A good rule for setting up notifications is to only notify users when action needs to be taken, preventing a flood of emails that simply becomes noise.
Over time, notifications can be added or removed as new notification types are discovered or as existing notifications are no longer fulfilling the “take action” rule.
Once a notification is received, the next step is quickly ascertaining where the issue exists—what stage of the workflow, what screen, what end user action, etc. This is achieved through a goldilocks level (not too much, not too little) of logging and breadcrumb trails.
As bugs are reported and fixed, logging should be added to handle those specific areas. To minimize dependency, more than one person needs to be able to respond to a notification and walk through this troubleshooting process.
Another common issue is treating an integration as if it will be the only integration, resulting in many separate pieces of code doing essentially the same thing but being maintained separately.
Any coding should be abstracted so additional integrations are added to the same codebase, leveraging the core of the integration code and guaranteeing consistency of programming languages, deployment models, logging, etc.

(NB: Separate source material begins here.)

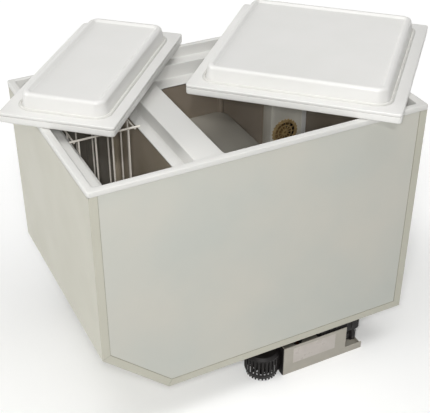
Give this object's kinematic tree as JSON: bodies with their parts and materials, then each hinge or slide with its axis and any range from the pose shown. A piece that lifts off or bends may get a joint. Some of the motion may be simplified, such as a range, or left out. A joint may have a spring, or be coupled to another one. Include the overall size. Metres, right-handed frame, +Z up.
{
  "type": "chest refrigerator",
  "caption": "Built-in chest refrigerator with lift-off insulated lids lying on its rim, a cabinet with a sloping lower corner, a hanging wire basket and a condensing unit below.",
  "frame": {"origin": "on the surface that the condensing unit's tray stands on, under the middle of the cabinet's width and depth", "axes": "+X to the right seen from the front, +Y to the back, +Z up"},
  "size_m": [1.0603, 0.7319, 0.7198],
  "materials": {
    "casing": "satin",
    "panel": "satin",
    "foam": "matte",
    "white_moulding": "satin",
    "liner": "satin",
    "roll_bond": "satin",
    "coated_wire": "satin",
    "housing": "satin",
    "guard": "satin",
    "fan_black": "matte",
    "fan_brown": "satin",
    "fins": "satin",
    "gasket": "matte",
    "tray": "satin",
    "hanger": "satin",
    "zinc": "satin",
    "black_fins": "satin",
    "black_shell": "satin",
    "damper": "matte",
    "copper": "satin"
  },
  "bodies": {
    "cabinet": {"side_wrap": "casing", "front_panel": "panel", "back_panel": "panel", "insulation_foam": "foam", "top_frame": "white_moulding", "small_liner": "liner", "large_liner": "liner", "evaporator_plate": "roll_bond", "fan_housing": "housing", "fan_guard": "guard", "fan_frame": "fan_black", "evaporator_coil": "fins", "unit_tray": "tray", "left_hanger": "hanger", "right_hanger": "hanger", "hanger_screws": "zinc", "intake_cowl": "fan_black", "cowl_motor": "fan_black", "condenser_block": "black_fins", "compressor": "black_shell", "compressor_mounts": "damper", "compressor_bolts": "zinc", "control_box": "fan_black", "quick_coupling": "black_shell", "filter_dryer": "copper", "liquid_line": "copper", "suction_line": "copper"},
    "small_lid": {"small_lid_shell": "white_moulding", "small_lid_core": "foam", "small_lid_liner": "white_moulding", "small_lid_gasket": "gasket"},
    "large_lid": {"large_lid_shell": "white_moulding", "large_lid_core": "foam", "large_lid_liner": "white_moulding", "large_lid_gasket": "gasket"},
    "basket": {"wire_basket": "coated_wire"},
    "circulation_fan": {"circulation_rotor": "fan_brown"},
    "intake_fan": {"intake_rotor": "fan_black"}
  },
  "joints": [
    {"name": "small_lid_lift", "type": "slide", "parent": "cabinet", "child": "small_lid", "axis": [0, 0, 1], "range_m": [0, 0.2]},
    {"name": "large_lid_lift", "type": "slide", "parent": "cabinet", "child": "large_lid", "axis": [0, 0, 1], "range_m": [0, 0.2]},
    {"name": "basket_lift", "type": "slide", "parent": "cabinet", "child": "basket", "axis": [0, 0, 1], "range_m": [0, 0.05]},
    {"name": "circulation_fan_spin", "type": "hinge", "parent": "cabinet", "child": "circulation_fan", "pos_m": [0.2708, 0.144, 0.4255], "axis": [0, 1, 0], "continuous": true},
    {"name": "intake_fan_spin", "type": "hinge", "parent": "cabinet", "child": "intake_fan", "pos_m": [0.027, -0.208, 0.026], "axis": [0, 0, 1], "continuous": true}
  ]
}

A good set of living and breathing documentation helps make software more maintainable. Document everything from installation to workflow and troubleshooting. If you’re not starting from scratch, simply record the documentation after each change or fix.
Your documentation will evolve over time without a significant burden upfront.
If it Ain’t Broke, Don’t Fix It
A final consideration: Leverage third-party maintained options as often as possible. For example, most accounting systems now offer integrations to payroll and banking applications.
In these cases, creating integrations from scratch is akin to reinventing the wheel.
Instead, find out if there is an out-of-the-box way to integrate your software without custom work. Taking this first step makes simplifying easier, reduces dependencies to the relationships that already exist, and limits investment in maintenance.